EVALUATING LARGE LANGUAGE MODELS AT EVALUATING INSTRUCTION FOLLOWING

Machine Learning/MLLM 2024. 11. 28. 19:58

0. Abstract

Instruction Following Assessment (지침 준수 평가)

A metric that gauges how closely generated text adheres to the given instruction

LLMBar

419 pairs of outputs
1. one adhereing to instructions
2. the other diverging, yet may poseses deceptive qualities that mislead an LLM evaluator (e.g. a more engaging tone)

Experiment

evaluators ( LLM + Prompt Combinations )
exhibit different performance + highest scoring ones have substantial room for improvement

Novel suite of prompting stategies

1. INTRODUCTION

LLM의 대화 능력을 평가하는데 있어서는 인간 평가가 최고의 기준으로 여겨짐
- not scalable & not reproducible
- *The perils of using Mechanical Turk to evaluate open-ended text generation(Karpinska et al., 2021)*
- LLM evaluators have emerged
LLM Evaluator = strong base LLM + prompting strategy
- 일반 적으로 두 모델에서 생성된 출력에서 선호하는 출력을 선택
- LLM Evaluator를 신뢰할 수 있는지, 어떤 evaluator를 사용할지에 대한 판단을 위한 meta-evaluation benchmark 필요

How should we construct a good meta-evaluation benchmark?
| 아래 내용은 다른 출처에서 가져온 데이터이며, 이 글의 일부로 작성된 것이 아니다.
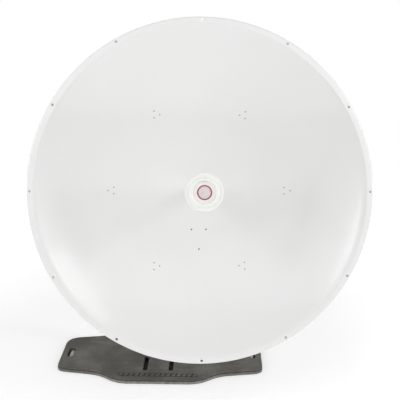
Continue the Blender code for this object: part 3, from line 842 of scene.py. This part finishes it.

이전 연구: 랜덤 샘플링 + 크라우드 소싱 레이블
이러한 전략은 인간 선호의 고유한 주관성 (inherent subjectivity)를 간과하는 방식임
Figure 1 상단: 질적 차이가 명확하지 않음에도 더 긴 출력에 대한 개인적인 선호를 반영한 레이블을 제공함
- 인간 평가자 간의 낮은 일치도를 통해 확인 가능 ( AlpacaFarm 66%, MT-bench 63% )
출력의 지침 준수, 사실적 정확성(factual correctness)과 같은 객관적인 속성을 평가한다고 보기 힘듬

Instruction Following (Objective criterion)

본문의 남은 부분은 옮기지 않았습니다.